Assuming that the Undercloud is installed on a physical machine, we want
to treat the FreeIPA server as a managed service of the undercloud that
is then consumed by the rest of the overcloud. Right now, there are
conflicts for some ports (8080 used by both swift and Dogtag) that
prevent a drop-in run of the server on the undercloud controller. Even
if we could deconflict, there is a possible battle between Keystone and
the FreeIPA server on the undercloud. So, while I would like to see the
ability to run the FreeIPA server on the Undercloud machine eventuall, I
think a more realistic deployment is to build a separate virtual
machine, parallel to the overcloud controller, and install FreeIPA
there. I've been able to modify Tripleo Quickstart to provision this VM.
I was also able to run FreeIPA in a container on the undercloud machine,
but this is, I think, not how we want to migrate to a container based
strategy. It should be more deliberate.
While the ideal setup would be to install the IPA layer first, and
create service users in there, this produces a different install path
between with-FreeIPA and without-FreeIPA. Thus, I suspect the right
approach is to run the overcloud deploy, then "harden" the deployment
with the FreeIPA steps.
The IdM team did just this last summer in preparing for the Tokyo
summit, using Ansible and Packstack. The Rippowam project
https://github.com/admiyo/rippowam was able to fully lock down a
Packstack based install. I'd like to reuse as much of Rippowam as
possible, but called from Heat Templates as part of an overcloud
deploy. I do not really want to re implement Rippowam in Puppet.
So, big question: is Heat->ansible (instead of Puppet) for an overcloud
deployment an acceptable path? We are talking Ansible 1.0 Playbooks,
which should be relatively straightforward ports to 2.0 when the time comes.
Thus, the sequence would be:
1. Run existing overcloud deploy steps.
2. Install IPA server on the allocated VM
3. Register the compute nodes and the controller as IPA clients
4. Convert service users over to LDAP backed services, complete with
necessary kerberos steps to do password-less authentication.

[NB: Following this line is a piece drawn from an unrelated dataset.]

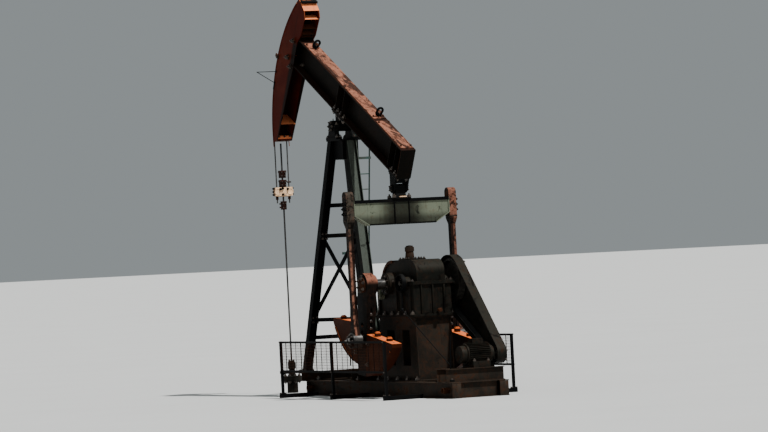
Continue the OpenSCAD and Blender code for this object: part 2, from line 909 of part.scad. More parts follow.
module tail_bracket() {
    top = beam_lift - 20;
    color("dimgray") at_beam() translate([tail_reach, 0, 0]) difference() {
        union() {
            translate([-bracket_front, -beam_b / 2, beam_lift - bracket_plate_t])
                cube([bracket_l, beam_b, bracket_plate_t]);
            both_sides() slab(cheek_t, cheek_y) {
                circle(r = cheek_r);
                polygon([[2 - cheek_r, 20], [cheek_r - 2, 20], [80, top], [-210, top]]);
            }
        }
        bar_y(tail_shaft_r + run_fit, -cheek_y - 2 * cheek_t, cheek_y + 2 * cheek_t);
    }
}

// Horsehead

function head_x(a) = -face_r * cos(a);
function head_z(a) = face_r * sin(a);
tip_low = [-face_r * cos(face_low), -face_r * sin(face_low)];
tip_high = [-face_r * cos(face_high), face_r * sin(face_high)];

shoulder = [-head_back_top - 80, tip_high[1] - 130];

module head_outline() {
    intersection() {
        circle(r = face_r, $fn = 180);
        polygon([
            tip_low * 1.2, [-head_back_tip, tip_low[1] + 90],
            [-head_back - 40, beam_lift - 320], [-head_back, beam_lift],
            [-head_back, beam_lift + beam_h - 60], [-head_back_top - 45, beam_lift + beam_h + 125],
            [-head_back_top, tip_high[1] - 245], shoulder, tip_high + (tip_high - shoulder) / 2,
            [-1.1 * face_r, tip_high[1]]
        ]);
    }
}

module head_plate() {
    at_beam() slab(head_plate_t, head_y) head_outline();
}

module head_plate_left() {
    color("firebrick") mirror([0, 1, 0]) head_plate();
}

module head_plate_right() {
    color("firebrick") head_plate();
}

module head_face() {
    color("firebrick") at_beam() slab(2 * head_y, -head_y) difference() {
        head_outline();
        circle(r = face_r - face_t, $fn = 180);
    }
}

// Thickness of the plates between the side plates, and the hinge pins with their heads
rib_t = 12;
head_pin_r = 34;
head_pin_over = 26;
head_pins = [[-2330, beam_lift + beam_h - 95], [-2460, beam_lift + 95]];

// Plates between the side plates: front end, level and back end
ribs = [
    [2760, tip_low[1] + 480, head_back_tip - 55], [2850, beam_lift - 60, head_back + 90],
    [2800, beam_lift + beam_h + 50, head_back - 40], [2300, beam_lift + beam_h + 130, head_back_top + 60],
    [2300, beam_lift + beam_h + 265, head_back_top + 40], [2260, tip_high[1] - 300, head_back_top + 10]
];

// Plate edge from a to b, to the right of that line
module strip(a, b, t) {
    translate(a) rotate(atan2(b[1] - a[1], b[0] - a[0])) translate([0, -t]) square([norm(b - a), t]);
}

module head_ribs() {
    color("indianred") at_beam() {
        slab(2 * head_y, -head_y) intersection() {
            circle(r = face_r - face_t - seat, $fn = 180);
            union() {
                for (r = ribs) translate([-r[0], r[1]]) square([r[0] - r[2], rib_t]);
                strip([-head_back_tip, tip_low[1] + 90], tip_low, rib_t);
                strip(tip_high, shoulder, rib_t);
            }
        }
        for (p = head_pins) translate([p[0], 0, p[1]]) both_sides() {
            bar_y(head_pin_r, beam_tw / 2, head_y);
            bar_y(head_pin_r, head_y + head_plate_t, head_y + head_plate_t + head_pin_over);
        }
    }
}

// Bent rod on the left side plate: its ends as angles on the face, its reach and its section
stay_high = -3.3;
stay_low = -8;
stay_reach = 400;
stay_r = 7;
stay_foot = 48;
stay_foot_t = 8;
stay_drop = 126;

module head_rod_bracket() {
    y0 = -head_y - head_plate_t;
    tip = [head_x(stay_high) - 10, y0 - stay_reach, head_z(stay_high) - 25];
    upper = [head_x(stay_high) + 40, y0 - stay_r, head_z(stay_high)];
    lower = [head_x(stay_low) + 40, y0 - stay_r, head_z(stay_low)];
    half = stay_foot / 2;
    color("dimgray") at_beam() {
        run_between(upper, tip) circle(r = stay_r);
        run_between(lower, tip) circle(r = stay_r);
        translate(tip) sphere(r = stay_r + 2);
        translate([upper[0] - half, y0 - stay_foot_t, upper[2] - half])
            cube([stay_foot, stay_foot_t, stay_foot]);
        translate([lower[0] - half, y0 - stay_foot_t, lower[2] - half - stay_drop])
            cube([stay_foot, stay_foot_t, stay_foot + stay_drop]);
    }
}

// The ropes lie on the face from just below its top down to the level of the centre bearing
wrap_gap = 3;

module bridle_wrap() {
    color("dimgray") at_beam() both_sides() translate([0, rope_y, 0]) rotate([90, 0, 0])
        rotate([0, 0, 180 - face_high + wrap_gap])
            rotate_extrude(angle = face_high - wrap_gap + beam_tilt, $fn = 240)
                translate([face_r + rope_d / 2 + seat, 0]) circle(r = rope_d / 2, $fn = 32);
}

// Equalizer and pitmans

eq_top = -equalizer_drop;
eq_mid = eq_top - equalizer_h;
eq_end = eq_top - equalizer_end_h;
eq_half = pitman_y - pitman_head_w / 2;
// End plates and the stiffeners beside the tail bearing
eq_end_t = 20;
eq_rib_t = 12;
eq_rib_y = 149;

module equalizer() {
    outline = [[-eq_half, eq_top], [eq_half, eq_top], [eq_half, eq_end], [equalizer_flat, eq_mid],
        [-equalizer_flat, eq_mid], [-eq_half, eq_end]];
    inner = [[-eq_half, eq_top - equalizer_tf], [eq_half, eq_top - equalizer_tf],
        [eq_half, eq_end + equalizer_tf], [equalizer_flat, eq_mid + equalizer_tf],
        [-equalizer_flat, eq_mid + equalizer_tf], [-eq_half, eq_end + equalizer_tf]];
    color("gray") at_pitman() {
        wall(equalizer_tw, -equalizer_tw / 2) polygon(outline);
        wall(equalizer_b, -equalizer_b / 2) difference() {
            polygon(outline);
            polygon(inner);
        }
        both_sides() {
            translate([-equalizer_b / 2, eq_half - eq_end_t, eq_end])
                cube([equalizer_b, eq_end_t, equalizer_end_h]);
            translate([-equalizer_b / 2, eq_rib_y, eq_mid + 5])
                cube([equalizer_b, eq_rib_t, equalizer_h - 10]);
        }
    }
}

// Tail bearing: half length of its shaft, its hub and its foot on the equalizer
tail_shaft = 165;
tail_hub_r = 86;
tail_hub = 104;
tail_foot = [270, 380, 26];

module tail_bearing() {
    color("dimgray") at_pitman() {
        bar_y(tail_shaft_r, -tail_shaft, tail_shaft);
        bar_y(tail_hub_r, -tail_hub, tail_hub);
        slab(2 * tail_hub, -tail_hub) polygon([
            [-60, 0], [60, 0], [95, eq_top + tail_foot[2] - 2], [-95, eq_top + tail_foot[2] - 2]]);
        translate([-tail_foot[0] / 2, -tail_foot[1] / 2, eq_top]) cube(tail_foot);
    }
}

// Top of the pitman heads below the tail bearing, and the taper below a head and above a wrist
pitman_top = pitman_head_d / 2 - 120;
pitman_taper = 120;
wrist_taper = 260;
wrist_low = 60;

module pitman() {
    top = pitman_top;
    half = pitman_d / 2;
    foot = wrist_r - pitman_length;
    color("rosybrown") at_pitman() translate([0, -pitman_y, 0]) difference() {
        union() {
            slab(pitman_head_w, -pitman_head_w / 2) {
                translate([0, top - pitman_head_d / 2]) circle(r = pitman_head_d / 2);
                translate([-pitman_head_d / 2, top - pitman_head_l])
                    square([pitman_head_d, pitman_head_l - pitman_head_d / 2]);
            }
            hull() {
                translate([-pitman_head_d / 2, -pitman_head_w / 2, top - pitman_head_l])
                    cube([pitman_head_d, pitman_head_w, 1]);
                translate([-half, -pitman_w / 2, top - pitman_head_l - pitman_taper])
                    cube([pitman_d, pitman_w, 1]);
            }
            translate([-half, -pitman_w / 2, foot])
                cube([pitman_d, pitman_w, top - pitman_head_l - pitman_taper + 1 - foot]);
            slab(pitman_w, -pitman_w / 2) polygon([
                [-half, foot + wrist_taper], [half, foot + wrist_taper],
                [wrist_r * 0.8, wrist_low - pitman_length], [-wrist_r * 0.8, wrist_low - pitman_length]]);
        }
        translate([0, 0, -pitman_length]) bar_y(wrist_r + seat, -wrist_l, wrist_l);
    }
}

module pitman_left() {
    pitman();
}

module pitman_right() {
    mirror([0, 1, 0]) pitman();
}

// The pin stops short of the crank, where the linkage is opened
pin_gap = 6;
pin_over = 30;

module wrist_bearings() {
    color("dimgray") at_pitman() both_sides() translate([0, 0, -pitman_length]) {
        bar_y(wrist_r, pitman_y - wrist_l / 2, pitman_y + wrist_l / 2);
        bar_y(wrist_pin_r, crank_face_y + pin_gap, pitman_y + wrist_l / 2 + pin_over);
    }
}

// Cranks

// Shaft past a crank's outer face
shaft_over = 12;

module crank_shaft() {
    color("dimgray") at_crank() bar_y(shaft_r, -crank_face_y - shaft_over, crank_face_y + shaft_over);
}

// Half width of a crank at a distance from the shaft
function crank_edge(s) = crank_hub + (crank_tip - crank_hub) * s / crank_reach;

// Bolt slots run along both edges of a crank
slot_w = 42;
slot_depth = 30;
slot_start = 420;
// Boss round the shaft on the inner side, boss of the wrist pin and the spare pin holes
boss_r = 185;
boss_l = 60;
pin_boss_r = 62;
pin_boss_l = 50;
spare_r = 48;

module crank() {
    color("dimgray") at_crank() translate([0, -crank_y, 0]) difference() {
        union() {
            slab(crank_t, -crank_t / 2) {
                circle(r = crank_hub);
                polygon([
                    [-crank_hub, 0], [crank_hub, 0], [crank_tip, -crank_reach], [-crank_tip, -crank_reach]]);
            }
            bar_y(boss_r, crank_t / 2 - 1, crank_t / 2 + boss_l);
            translate([0, 0, -crank_radius])
                bar_y(pin_boss_r, crank_t / 2 - 1, crank_t / 2 + pin_boss_l);
        }
        bar_y(shaft_r + run_fit, -crank_t, crank_t + 100);
        for (s = [0.72, 0.86]) translate([0, 0, -crank_radius * s]) bar_y(spare_r, -crank_t, crank_t);
        for (s = [-1, 1]) slab(slot_w, -slot_w / 2) polygon([
            [s * (crank_edge(slot_start) - slot_depth), -slot_start], [s * (crank_hub + 20), -slot_start],
            [s * (crank_hub + 20), -crank_reach - 10],
            [s * (crank_edge(crank_reach) - slot_depth), -crank_reach - 10]]);
    }
}

module crank_left() {
    crank();
}

module crank_right() {
    mirror([0, 1, 0]) crank();
}

// Fall of a weight's top edge at its outer end
weight_fall = 50;

module weight(side, shift) {
    mirror([side > 0 ? 0 : 1, 0, 0]) slab(weight_t, -crank_face_y + 5) translate([0, -shift])
        intersection() {
            circle(r = weight_r, $fn = 240);
            polygon([
                [crank_edge(weight_top + shift) + seat, -weight_top],
                [weight_reach, -weight_top - weight_fall],
                [weight_reach, -weight_r], [crank_edge(weight_r + shift) + seat, -weight_r - 50]]);
        }
}

module weights() {
    color("orangered") at_crank() {
        weight(-1, 0);
        weight(1, weight_shift);
    }
}

module weights_left() {
    weights();
}

module weights_right() {
    mirror([0, 1, 0]) weights();
}

// Hanger

carrier_top = carrier_z + carrier_h / 2;
carrier_under = carrier_z - carrier_h / 2;
// Two clamps stacked above the carrier bar, one below it, and the sockets at the ropes' ends
clamp = [104, 116, 150];
clamp_step = 190;
low_clamp = [90, 90, 170];
low_clamp_z = carrier_under - 280;
socket_r = 28;
socket_h = 75;
// Ropes below the carrier bar, and the rod inside the stuffing box
rope_tail = 40;
rod_in_box = 100;

module carrier_bar() {
    color("tan") translate([-head_reach, 0, carrier_under]) difference() {
        translate([-carrier_b / 2, -carrier_l / 2, 0]) cube([carrier_b, carrier_l, carrier_h]);
        translate([0, 0, -1]) cylinder(r = rod_d / 2 + run_fit, h = carrier_h + 2);
        both_sides() translate([0, rope_y, -1]) cylinder(r = rope_d / 2 + seat, h = carrier_h + 2);
    }
}

module rod_clamps() {
    color("dimgray") translate([-head_reach, 0, 0]) difference() {
        union() {
            for (z = [carrier_top, carrier_top + clamp_step])
                translate([-clamp[0] / 2, -clamp[1] / 2, z + seat]) cube(clamp);
            translate([-low_clamp[0] / 2, -low_clamp[1] / 2, low_clamp_z]) cube(low_clamp);
            both_sides() translate([0, rope_y, carrier_under - socket_h])
                cylinder(r = socket_r, h = socket_h - seat);
        }
        cylinder(r = rod_d / 2 + run_fit, h = bearing_z);
        both_sides() translate([0, rope_y, carrier_under - rope_tail - 10])
            cylinder(r = rope_d / 2 + seat, h = carrier_h);
    }
}

module polished_rod() {
    color("silver") translate([-head_reach, 0, box_top - rod_in_box])
        cylinder(r = rod_d / 2, h = rod_top - box_top + rod_in_box);
}

module bridle_ropes() {
    color("dimgray") both_sides() translate([-head_reach, rope_y, carrier_under - rope_tail])
        cylinder(r = rope_d / 2, h = bearing_z - carrier_under + rope_tail);
}

base_rail_left();
base_rail_right();
base_cross_beams();
leg_bolsters();
gear_pedestal();
gear_case();
gear_cover();
drive_sheaves();
drive_belts();
belt_guard();
motor();
motor_stand();
brake_drum();
front_leg_left();
front_leg_right();
rear_leg();
post_braces();
post_head();
center_bearing();
ladder();
guard_left();
guard_right();
guard_outriggers();
stuffing_box();
walking_beam();
beam_caps();
beam_saddle();
tail_bracket();
head_plate_left();
head_plate_right();
head_face();
head_ribs();
head_rod_bracket();
bridle_wrap();
equalizer();
tail_bearing();
pitman_left();
pitman_right();
wrist_bearings();
crank_shaft();
crank_left();
crank_right();
weights_left();
weights_right();
carrier_bar();
rod_clamps();
polished_rod();
bridle_ropes();
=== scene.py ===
"""A weathered beam pumping unit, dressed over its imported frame.

Lengths are metres. X runs from the well to the tail of the walking beam, Z is up, and the origin is on the
ground below the centre bearing.
"""
from __future__ import annotations

import logging
import math
from collections.abc import Callable, Iterable, Sequence
from dataclasses import dataclass, replace
from enum import Enum
from itertools import product

import bpy
from mathutils import Matrix, Vector

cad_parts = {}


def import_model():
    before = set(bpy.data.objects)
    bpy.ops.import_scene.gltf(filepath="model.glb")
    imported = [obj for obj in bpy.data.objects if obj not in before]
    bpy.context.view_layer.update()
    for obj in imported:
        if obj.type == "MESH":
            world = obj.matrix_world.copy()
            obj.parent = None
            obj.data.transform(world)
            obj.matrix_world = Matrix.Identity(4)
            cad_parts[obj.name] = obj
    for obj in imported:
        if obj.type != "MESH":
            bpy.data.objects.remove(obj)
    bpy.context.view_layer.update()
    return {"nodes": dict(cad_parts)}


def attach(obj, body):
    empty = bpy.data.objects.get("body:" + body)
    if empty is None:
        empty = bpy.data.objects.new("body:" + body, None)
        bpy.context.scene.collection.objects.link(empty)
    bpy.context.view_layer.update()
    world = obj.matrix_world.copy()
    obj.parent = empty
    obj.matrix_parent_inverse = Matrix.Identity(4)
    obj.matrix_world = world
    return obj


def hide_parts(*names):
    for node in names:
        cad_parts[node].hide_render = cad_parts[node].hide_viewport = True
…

5. Register all web services with IPA and allocate X509 certificates for
HTTPS.
6. Set up Host based access control (HBAC) rules for SSH access to
overcloud machines.
When we did the Rippowam demo, we used the Proton driver and Kerberos
for securing the message broker. Since Rabbit seems to be the tool of
choice, we would use X509 authentication and TLS for encryption. ACLs,
for now, would stay in the flat file format. In the future, we might
chose to use the LDAP backed ACLs for Rabbit, as they seem far more
flexible. Rabbit does not currently support Kerberos for either
authentication or encryption, but we can engage the upstream team to
implement it if desired in the future, or we can shift to a Proton based
deployment if Kerberos is essential for a deployment.

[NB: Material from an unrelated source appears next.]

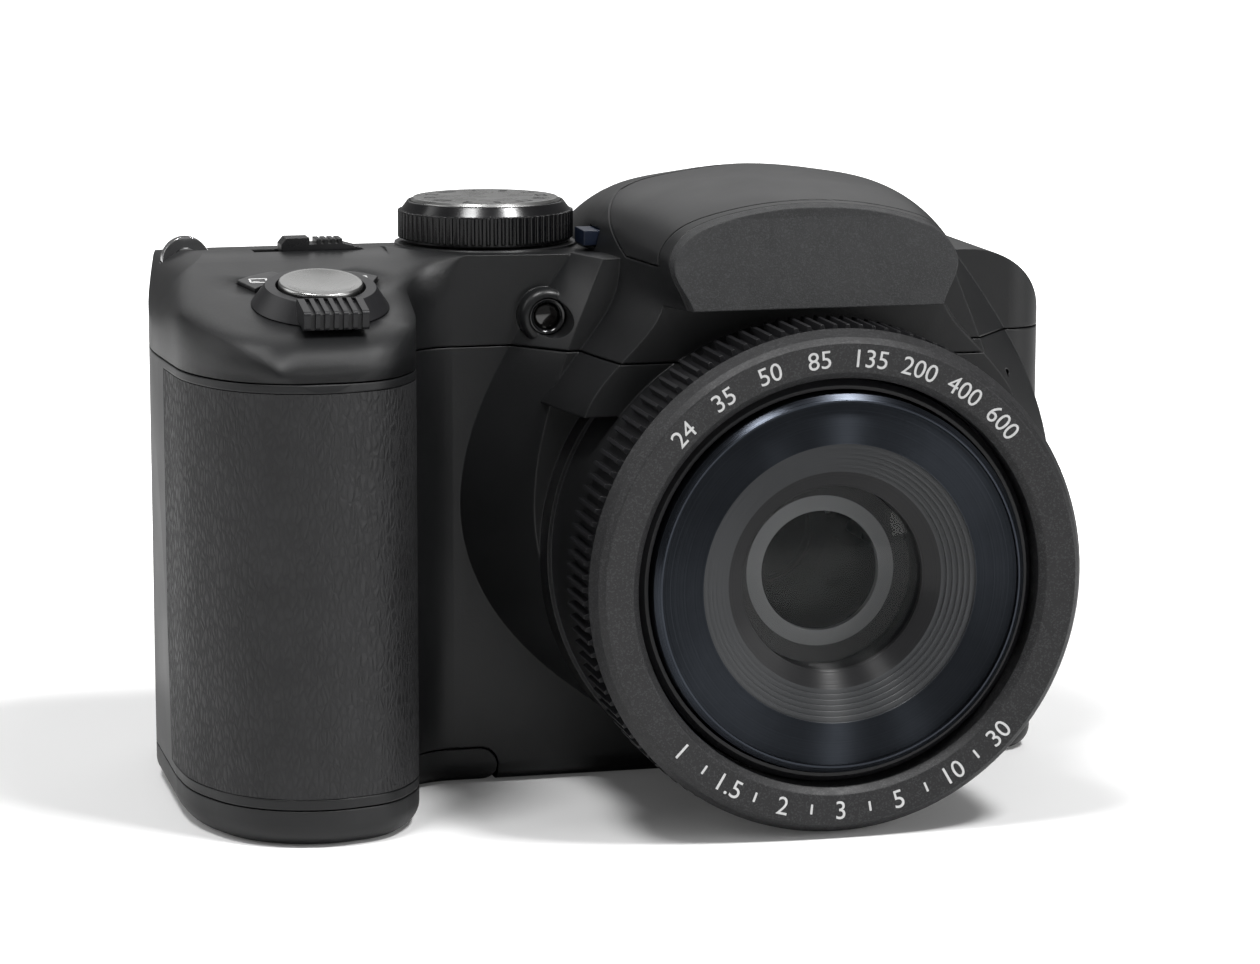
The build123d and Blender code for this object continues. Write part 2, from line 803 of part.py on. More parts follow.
def make_front_cover(shell):
    cover = shell & front_region()
    cover -= (main_form() - main_form(skin_thickness)) & skin_region()
    cover -= door_region(door_gap) & block(-far, door_right + door_gap, -far, far, -far, far)
    cover -= block(door_axis_x, door_right + door_gap, -far, far, -overrun, door_axis_z)
    knuckle = lengthwise(door_height / 2, door_knuckle_start + door_gap, door_knuckle_end - door_gap,
                         door_axis_x, door_axis_z)
    web = block(door_axis_x, door_right + wall, door_knuckle_start + door_gap,
                door_knuckle_end - door_gap, door_axis_z - wall / 4, door_axis_z + wall / 2)
    cover += knuckle + web
    cover -= lengthwise(door_pin_radius + running_gap, 0, rear_seam, door_axis_x, door_axis_z)
    cover -= upright(bush_radius + seat_gap, 0, tripod_y, -overrun, wall + overrun)
    cover -= upright(bush_flange_radius + seat_gap, 0, tripod_y, -overrun, bush_flange_thickness + seat_gap)
    for x, y in screw_places:
        cover += upright(screw_boss_radius, x, y, wall / 2, screw_height + wall)
        cover -= upright(screw_shank_radius + running_gap, x, y, -overrun, screw_height + seat_gap)
        cover -= upright(screw_head_radius + seat_gap, x, y, -overrun, screw_head_height + bay_gap)
    cover -= lengthwise(mic_radius, -overrun, wall + overrun, mic_x, mic_height)
    # side ports: the flap's recess, its hinge and the socket openings
    cover -= port_region(fit_gap)
    cover -= upright(port_barrel_radius + fit_gap, port_axis_x, port_axis_y,
                     port_door_bottom - fit_gap, port_door_top + fit_gap)
    cover += port_knuckle(port_middle_low, port_middle_high)
    cover -= upright(port_pin_radius + running_gap, port_axis_x, port_axis_y,
                     port_door_bottom, port_door_top)
    for width, height, z in ((data_port_width, data_port_height, data_port_centre),
                             (video_port_width, video_port_height, video_port_centre)):
        half_width = width / 2 + seat_gap
        half_height = height / 2 + seat_gap
        cover -= block(side_right - wall - overrun, side_right, socket_centre_y - half_width,
                       socket_centre_y + half_width, z - half_height, z + half_height)
    return cover


def make_rear_cover(shell):
    cover = shell & rear_region()
    cover -= screen_slab(-seat_gap, shell_depth - screen_window_thickness + screen_window_proud, far)
    cover -= screen_slab(panel_margin, inner_back - overrun, far)
    for x, z in board_boss_places:
        cover += lengthwise(board_boss_radius, board_rear, inner_back + wall / 2, x, z)
    for x, z, radius in small_button_places.values():
        cover -= lengthwise(radius + button_gap, inner_back - overrun, far, x, z)
    cover -= lengthwise(pad_radius + button_gap, inner_back - overrun, far, pad_x, pad_height)
    for x, z in key_boss_places:
        cover += lengthwise(board_boss_radius, key_board_rear, inner_back + wall / 2, x, z)
    return cover


def screen_slab(trim, y0, y1):
    slab = block(screen_left + trim, screen_right - trim, y0, y1, screen_bottom + trim, screen_top - trim)
    return fillet(slab.edges().filter_by(Axis.Y), screen_edge_radius)


def port_knuckle(z0, z1, gap=0):
    barrel = upright(port_barrel_radius, port_axis_x, port_axis_y, z0 + gap, z1 - gap)
    web = block(port_axis_x - port_barrel_radius - wall / 2, port_axis_x,
                port_axis_y - port_barrel_radius, port_axis_y, z0 + gap, z1 - gap)
    return barrel + web


def make_grip_skin():
    skin = (main_form() - main_form(skin_thickness)) & skin_region(seat_gap)
    return max(skin.solids(), key=lambda solid: solid.volume)


def make_brow_plate():
    plate = housing() & brow_slab(seat_gap)
    return max(plate.solids(), key=lambda solid: solid.volume)


# Lens

def make_fixed_barrel():
    return tube(barrel_outer_radius, barrel_inner_radius, -barrel_front, barrel_rear)


def make_knurled_ring():
    front = barrel_front
    rear = neck_front + seam_gap
    ring = lengthwise(knurl_root_radius, -front, -rear)
    pitch = 360 / knurl_count
    half = radians(pitch * knurl_share / 2)
    base = knurl_root_radius - seat_gap
    rib = make_face(Polyline((-base * sin(half), base * cos(half)),
                             (-knurl_crest_radius * sin(half * knurl_share), knurl_crest_radius),
                             (knurl_crest_radius * sin(half * knurl_share), knurl_crest_radius),
                             (base * sin(half), base * cos(half)), close=True))
    rib = front_prism(Pos(0, lens_height) * rib, -front + seam_gap, -rear - seam_gap)
    axis = Axis((0, 0, lens_height), (0, 1, 0))
    ribs = [rib.rotate(axis, pitch * i) for i in range(knurl_count)]
    ring = ring.fuse(*ribs)
    return ring - lengthwise(barrel_outer_radius + seat_gap, -front - overrun, -rear + overrun)


def make_front_bezel():
    return turned([(opening_radius, barrel_front), (bezel_rear_radius, barrel_front),
                   (bezel_radius, bezel_shoulder), (bezel_chamfer_radius, bezel_chamfer),
                   (bezel_land_radius, bezel_front), (bezel_inner_land_radius, bezel_inner_front),
                   (opening_radius, bezel_lip)])


def make_cam_ring():
    return tube(cam_outer_radius, cam_inner_radius, -cam_front, cam_rear)


def make_stage_one():
    return turned([(stage_one_bore, -stage_one_rear), (stage_one_radius, -stage_one_rear),
                   (stage_one_radius, stage_one_front - stage_chamfer),
                   (stage_one_radius - stage_chamfer, stage_one_front), (stage_one_bore, stage_one_front)])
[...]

There are a couple ongoing efforts that will tie in with this:
1. Designate should be able to use the DNS from FreeIPA. That was the
original implementation.
2. Juan Antonio Osorio has been working on TLS everywhere. The issue
thus far has been Certificate management. This provides a Dogtag server
for Certs.
3. Rob Crittenden has been working on auto-registration of virtual
machines with an Identity Provider upon launch. This gives that efforts
an IdM to use.
4. Keystone can make use of the Identity store for administrative users
in their own domain.
5. Many of the compliance audits have complained about cleartext
passwords in config files. This removes most of them. MySQL supports
X509 based authentication today, and there is Kerberos support in the
works, which should remove the last remaining cleartext Passwords.
I mentioned Centralized SUDO and HBAC. These are both tools that may be
used by administrators if so desired on the install. I would recommend
that they be used, but there is no requirement to do so.